Wandana Sonalkar’s timely and elegant translation of Urmila Pawar and Meenakshi Moon’s account of the Ambedkar movement and its key women activists, Amhihi Itihas Ghadavila—first published by Stree Uvac in Marathi in 1989—extends the frame of a masculinist dalit history which is typically narrated as ‘history before and after Ambedkar’. But the volume simultaneously reproduces a movement-centric account of dalit political subjectivity. As Sonalkar notes, ‘[The book] was written at a time preceding the recent political assertion of dalit women’s separate identity. . . This book documents the historical roots of that process in modern times. However the paradigm in which it is written belongs to an earlier stage of this process. It largely takes the ideology of the Ambedkar movement as given . . .’ (p. 9). Bhimrao Ramji Ambedkar is not merely a political leader, of course, but the constitutive ground for writing the history of how the untouchable became dalit.
Dalits’ millenial suffering, their memories of historic humiliation and injustice, found expression in Ambedkar’s cogent analyses and angry exhortations. He is the starting point for dalit history and its main protagonist. We Also Made History replicates this temporal structure, albeit with a difference.

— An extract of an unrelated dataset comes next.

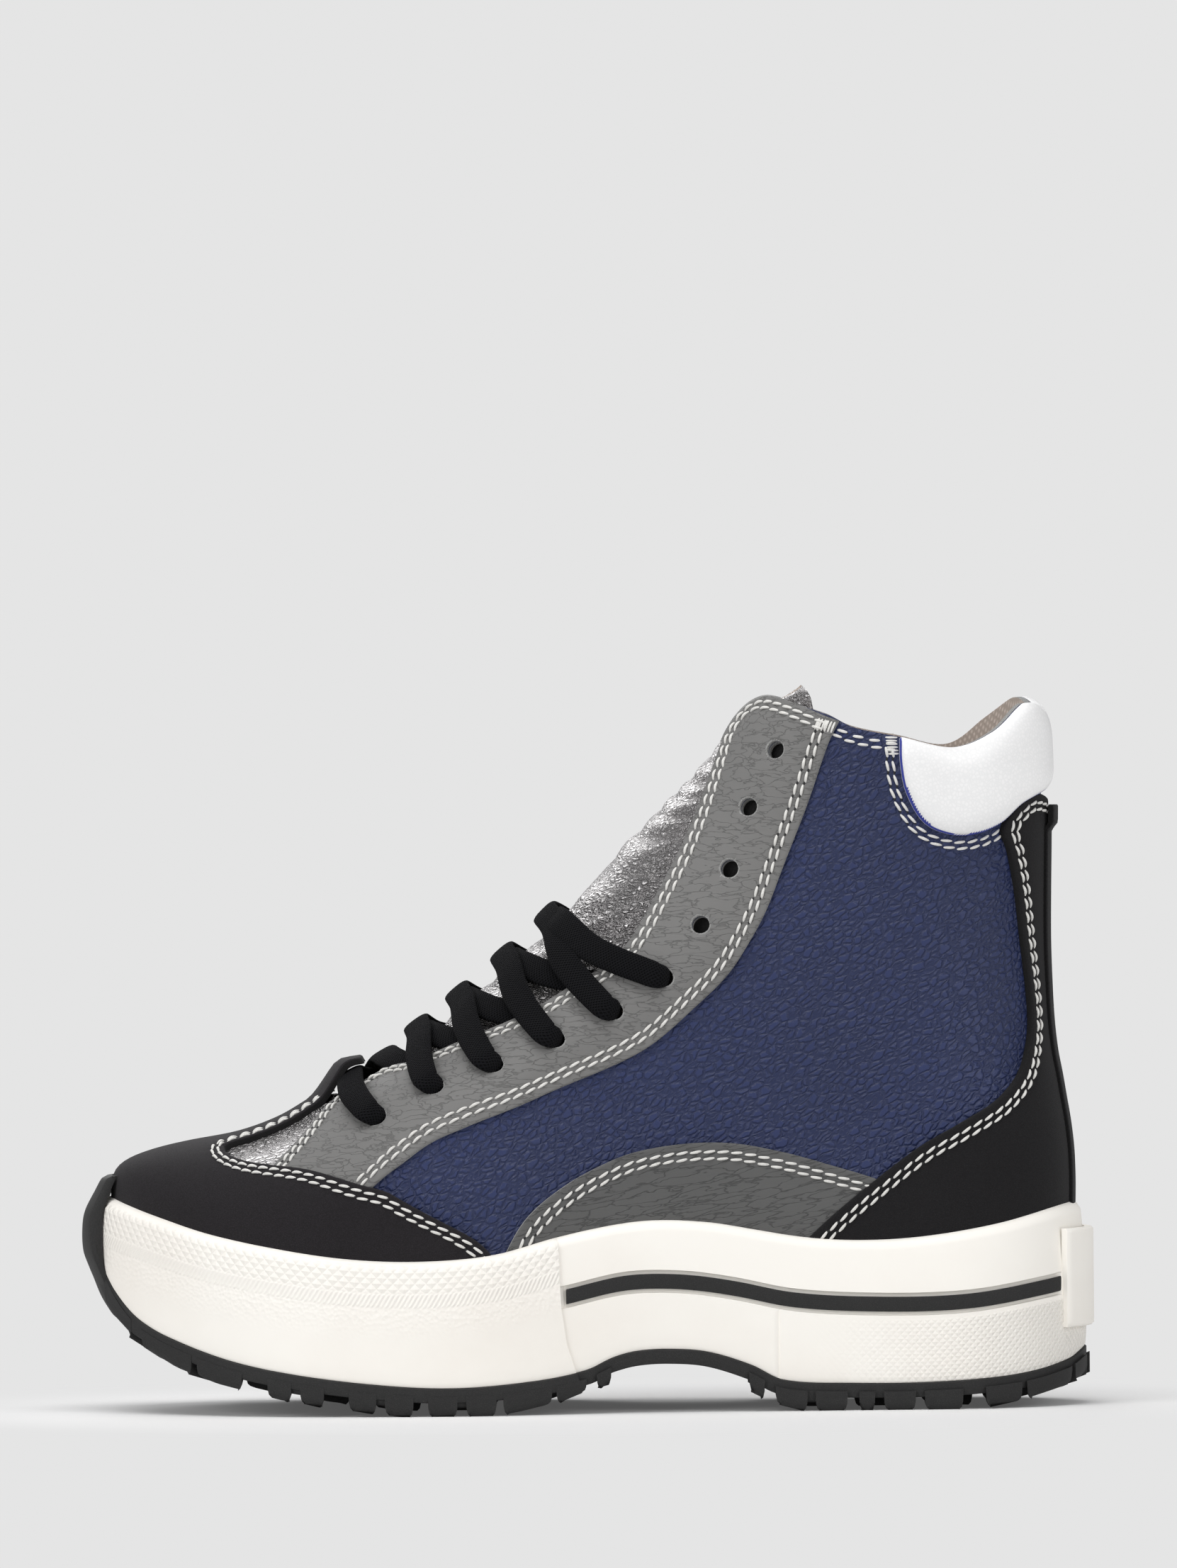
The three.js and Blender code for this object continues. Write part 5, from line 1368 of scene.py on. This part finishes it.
def sole_angles(fine, coarse):
    """Angles from the toe to the heel: close together on the bumper, with a pair at each seam."""
    seam, small = length_at([SEAM_TOP, SMALL_SEAM * LAST_LENGTH])
    cuts = [0, seam - SEAM_MARGIN, seam + SEAM_MARGIN, small - 0.5, small, small + 0.5, half_length[-1]]
    steps = [fine, 1, coarse, 1, 1, coarse]
    parts = []
    for a, b, step in zip(cuts, cuts[1:], steps):
        parts.append(np.linspace(a, b, max(1, int(round((b - a) / step))) + 1)[:-1])
    return np.interp(np.r_[np.concatenate(parts), half_length[-1]], half_length, half_round)


def slanted(angle, z):
    """Angles moved towards the heel where the bumper's seam slants down."""
    x = sole_plan(angle, RIM_OUT)[..., 0]
    here = np.interp(z, SEAM[:, 0], SEAM[:, 1]) * LAST_LENGTH
    move = (here - SEAM_TOP) * np.exp(-(((x - SEAM_TOP) / SEAM_REACH) ** 2))
    speed = np.interp(angle, half_round, np.gradient(half_plan[:, 0], half_round))
    return angle + move / np.minimum(speed, -20)


def mirrored_plan(angle, out, z):
    """Points on both halves of the sole for the same angles either side of the toe."""
    near = np.concatenate([sole_plan(angle, out), z[:, None]], 1)
    back_angle, back_out, back_z = angle[-2:0:-1], out[-2:0:-1], z[-2:0:-1]
    far = np.concatenate([sole_plan(-back_angle, back_out), back_z[:, None]], 1)
    return np.concatenate([near, far])


angles = sole_angles(0.8, 1.35)
x_at = sole_plan(angles, RIM_OUT)[:, 0]
seam_index = int(np.searchsorted(-x_at, -SEAM_TOP))
proud = np.where(np.arange(len(angles)) < seam_index, BUMPER_PROUD, 0.0)
small_notch = SMALL_SEAM_DEPTH * np.exp(-(((x_at - SMALL_SEAM * LAST_LENGTH) / SMALL_SEAM_WIDTH) ** 2))


def stripe_top(x):
    """The height of the stripe's upper edge."""
    return footbed(x) + UPPER_HEIGHT * smooth(STRIPE_TOP, 1, x / LAST_LENGTH)


def midsole_row(kind, share):
    """One ring of the midsole's wall: its points, and how far it lies below the rim and the stripe."""
    angle = angles
    for _ in range(3):
        x = sole_plan(angle, RIM_OUT)[:, 0]
        bottom, top = sole_bottom(x), rim_height(x)
        high = stripe_top(x) + GROOVE_MARGIN
        low = np.maximum(high - STRIPE_WIDTH - 2 * GROOVE_MARGIN, bottom + 1.6)
        high = np.maximum(high, low + 2.0)
        if kind == "foot":
            z = bottom + share
        elif kind == "low":
            z = bottom + 0.5 + (low - bottom - 0.5) * share
        elif kind == "groove":
            z = low + (high - low) * share
        elif kind == "high":
            z = high + (top - LIP_HEIGHT - high) * share
        elif kind == "lip":
            z = top - LIP_HEIGHT + LIP_HEIGHT * np.sin(share * math.pi / 2)
        else:
            z = top - share
        angle = slanted(angles, z)
    height = np.clip((z - bottom) / (top - bottom), 0, 1)
    out = RIM_OUT * smooth(SOLE_WALL, 1, height) + proud
    recess = np.zeros(len(angle))
    if kind == "foot":
        out = out - 0.5 * (1 - share / 0.5) ** 2
    if kind == "groove":
        on_stripe = (x / LAST_LENGTH > STRIPE_FROM) & (x / LAST_LENGTH < STRIPE_TO)
        recess = np.where(on_stripe, GROOVE_DEPTH, 0.0)
    if kind == "low" and share < 1:
        recess = small_notch
    if kind == "lip":
        edge_out = RIM_OUT * LIP_SHARE + proud
        out = edge_out - (edge_out - LIP_INNER) * (1 - np.cos(share * math.pi / 2))
    if kind == "inner":
        out = np.full(len(angle), 0.15)
    ring = mirrored_plan(angle, out - recess, z)
    below = np.r_[top - z, (top - z)[-2:0:-1]]
    under = np.r_[low - z, (low - z)[-2:0:-1]]
    return ring, below, under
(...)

The difference lies in the volume’s focus on women’s contribution to the imagination of a distinctively dalit future, but also in the text’s structure and organization. The first half of We Also Made History documents women’s involvement in associational politics between 1927–1956. The second half comprises forty-four oral interviews with women activists. This time span correlates with Ambedkar’s leadership of the Mahad satyagraha, and culminates with the Buddhist conversion on October 14, 1956, and Ambedkar’s death shortly thereafter, on December 6, 1956. Events of popular significance—dalit activism in Vidarbha and the Konkan from the turn of the twentieth century; the Mahad water satyagraha where the Manusmriti was publicly burnt; struggles to enter the Parvati temple in Poona and the Kala Ram temple in Nasik between 1929–1935; the conflict between Ambedkar and Gandhi in 1932 and the ensuing Poona Pact, conversion—punctuate the narrative. However the focal point of the book is the reform of the dalit intimate which was undertaken in conjunction with, and as a crucial aspect of the refashioning of the dalit self.